## PROBLEM DETAILS:
The first line to copy is the one with "for group in"; the last is the one with "obj.parent = None". Copy each line in that range exactly, leaving out all others.

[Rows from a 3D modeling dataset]
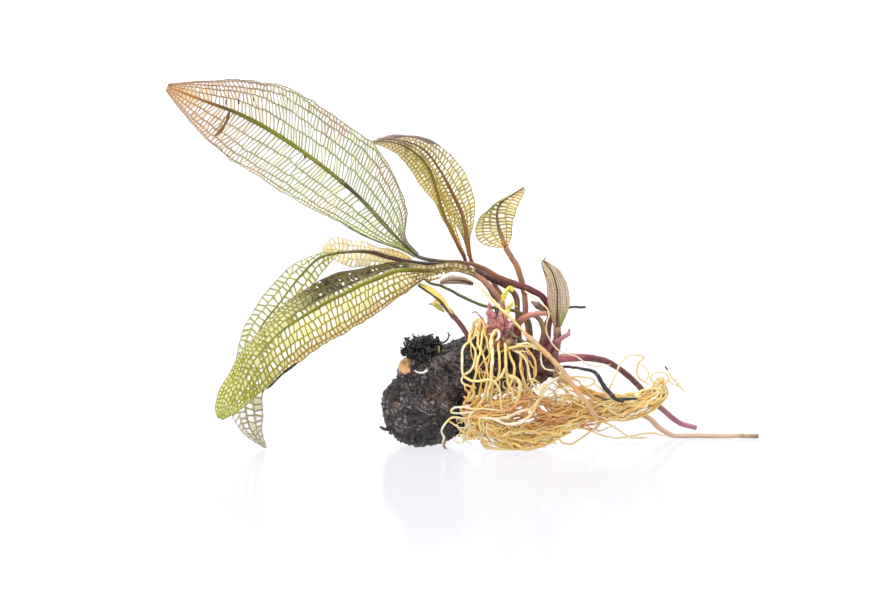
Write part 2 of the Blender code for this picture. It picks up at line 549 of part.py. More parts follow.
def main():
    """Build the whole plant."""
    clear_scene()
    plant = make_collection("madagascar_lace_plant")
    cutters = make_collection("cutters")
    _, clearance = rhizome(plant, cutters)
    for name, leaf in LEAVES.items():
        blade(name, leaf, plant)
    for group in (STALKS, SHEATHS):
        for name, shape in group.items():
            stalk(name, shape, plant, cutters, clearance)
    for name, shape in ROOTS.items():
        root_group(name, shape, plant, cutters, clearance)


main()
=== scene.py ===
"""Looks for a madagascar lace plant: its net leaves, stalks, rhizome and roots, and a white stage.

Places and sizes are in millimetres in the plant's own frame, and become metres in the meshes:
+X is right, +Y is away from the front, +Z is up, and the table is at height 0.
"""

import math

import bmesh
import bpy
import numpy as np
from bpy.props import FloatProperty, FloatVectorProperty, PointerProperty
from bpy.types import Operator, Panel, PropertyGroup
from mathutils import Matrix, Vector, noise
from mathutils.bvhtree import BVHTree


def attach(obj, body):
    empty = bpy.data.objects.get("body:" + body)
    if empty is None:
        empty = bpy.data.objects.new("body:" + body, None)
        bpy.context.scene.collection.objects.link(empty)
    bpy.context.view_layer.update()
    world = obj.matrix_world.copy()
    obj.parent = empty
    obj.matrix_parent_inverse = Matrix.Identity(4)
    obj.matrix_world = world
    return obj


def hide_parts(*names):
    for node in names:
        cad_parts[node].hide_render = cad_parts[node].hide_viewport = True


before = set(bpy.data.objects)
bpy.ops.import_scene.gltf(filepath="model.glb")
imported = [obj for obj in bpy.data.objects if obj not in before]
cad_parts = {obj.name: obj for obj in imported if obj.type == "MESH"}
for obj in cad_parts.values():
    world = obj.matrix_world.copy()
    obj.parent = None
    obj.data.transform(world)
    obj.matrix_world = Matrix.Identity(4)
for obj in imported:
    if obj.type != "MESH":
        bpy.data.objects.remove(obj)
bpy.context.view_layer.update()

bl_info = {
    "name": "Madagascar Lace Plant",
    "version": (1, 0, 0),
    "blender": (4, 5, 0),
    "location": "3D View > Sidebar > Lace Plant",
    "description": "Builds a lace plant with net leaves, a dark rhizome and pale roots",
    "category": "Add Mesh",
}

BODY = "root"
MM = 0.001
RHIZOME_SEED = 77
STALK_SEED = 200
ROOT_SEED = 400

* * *

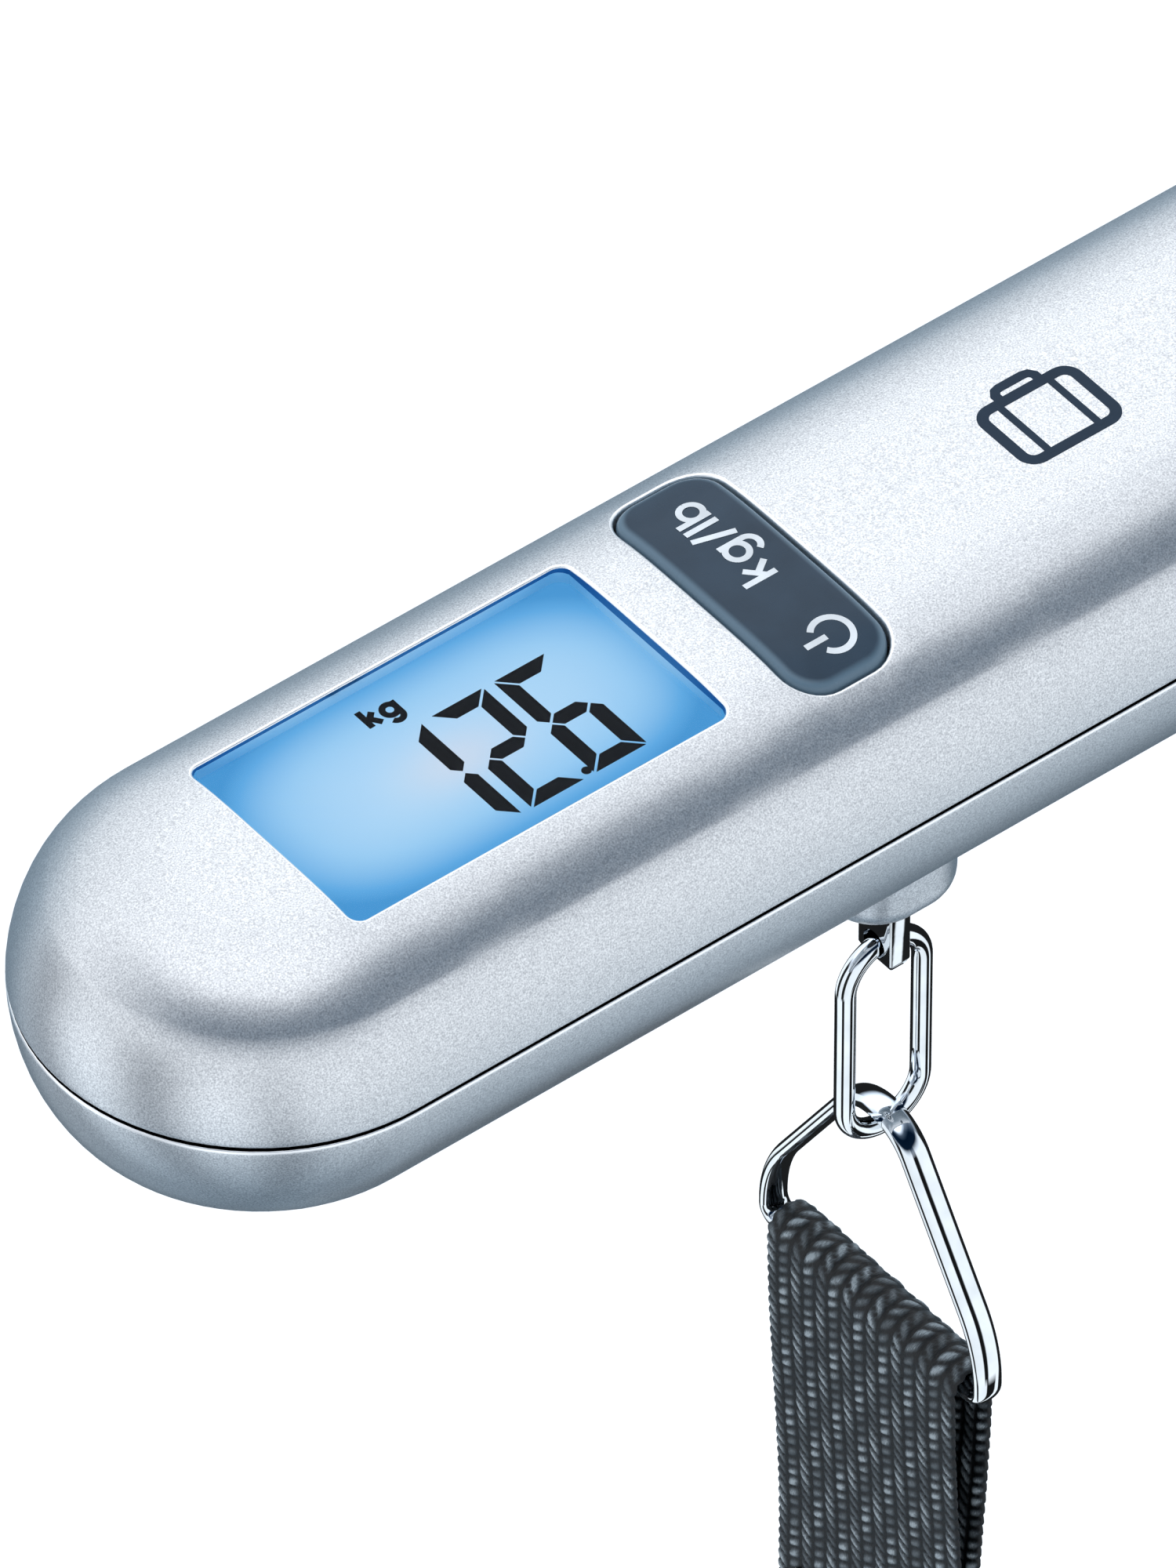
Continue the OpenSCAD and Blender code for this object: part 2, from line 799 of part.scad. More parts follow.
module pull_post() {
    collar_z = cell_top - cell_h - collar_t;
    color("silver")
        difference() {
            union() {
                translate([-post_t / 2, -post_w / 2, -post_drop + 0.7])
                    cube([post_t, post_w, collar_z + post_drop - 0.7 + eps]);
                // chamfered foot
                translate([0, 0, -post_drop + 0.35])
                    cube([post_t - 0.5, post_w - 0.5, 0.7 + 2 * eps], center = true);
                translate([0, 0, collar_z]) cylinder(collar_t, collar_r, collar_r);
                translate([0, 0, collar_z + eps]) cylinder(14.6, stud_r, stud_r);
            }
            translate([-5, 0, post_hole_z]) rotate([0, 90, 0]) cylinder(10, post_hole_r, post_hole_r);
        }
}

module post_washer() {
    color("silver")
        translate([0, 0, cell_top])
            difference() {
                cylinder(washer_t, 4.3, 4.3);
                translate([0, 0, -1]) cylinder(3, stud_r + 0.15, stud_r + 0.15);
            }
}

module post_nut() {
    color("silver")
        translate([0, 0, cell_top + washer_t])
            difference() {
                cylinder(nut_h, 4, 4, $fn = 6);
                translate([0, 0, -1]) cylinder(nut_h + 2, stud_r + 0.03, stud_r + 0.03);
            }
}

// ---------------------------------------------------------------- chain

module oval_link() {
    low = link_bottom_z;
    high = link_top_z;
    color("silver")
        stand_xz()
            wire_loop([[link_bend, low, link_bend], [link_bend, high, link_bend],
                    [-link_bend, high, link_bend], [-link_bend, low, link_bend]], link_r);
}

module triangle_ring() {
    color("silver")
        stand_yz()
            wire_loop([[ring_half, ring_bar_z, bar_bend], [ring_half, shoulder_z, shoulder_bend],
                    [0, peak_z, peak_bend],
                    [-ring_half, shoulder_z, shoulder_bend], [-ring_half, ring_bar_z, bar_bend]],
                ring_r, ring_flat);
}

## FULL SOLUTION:
    for group in (STALKS, SHEATHS):
        for name, shape in group.items():
            stalk(name, shape, plant, cutters, clearance)
    for name, shape in ROOTS.items():
        root_group(name, shape, plant, cutters, clearance)


main()
=== scene.py ===
"""Looks for a madagascar lace plant: its net leaves, stalks, rhizome and roots, and a white stage.

Places and sizes are in millimetres in the plant's own frame, and become metres in the meshes:
+X is right, +Y is away from the front, +Z is up, and the table is at height 0.
"""

import math

import bmesh
import bpy
import numpy as np
from bpy.props import FloatProperty, FloatVectorProperty, PointerProperty
from bpy.types import Operator, Panel, PropertyGroup
from mathutils import Matrix, Vector, noise
from mathutils.bvhtree import BVHTree


def attach(obj, body):
    empty = bpy.data.objects.get("body:" + body)
    if empty is None:
        empty = bpy.data.objects.new("body:" + body, None)
        bpy.context.scene.collection.objects.link(empty)
    bpy.context.view_layer.update()
    world = obj.matrix_world.copy()
    obj.parent = empty
    obj.matrix_parent_inverse = Matrix.Identity(4)
    obj.matrix_world = world
    return obj


def hide_parts(*names):
    for node in names:
        cad_parts[node].hide_render = cad_parts[node].hide_viewport = True


before = set(bpy.data.objects)
bpy.ops.import_scene.gltf(filepath="model.glb")
imported = [obj for obj in bpy.data.objects if obj not in before]
cad_parts = {obj.name: obj for obj in imported if obj.type == "MESH"}
for obj in cad_parts.values():
    world = obj.matrix_world.copy()
    obj.parent = None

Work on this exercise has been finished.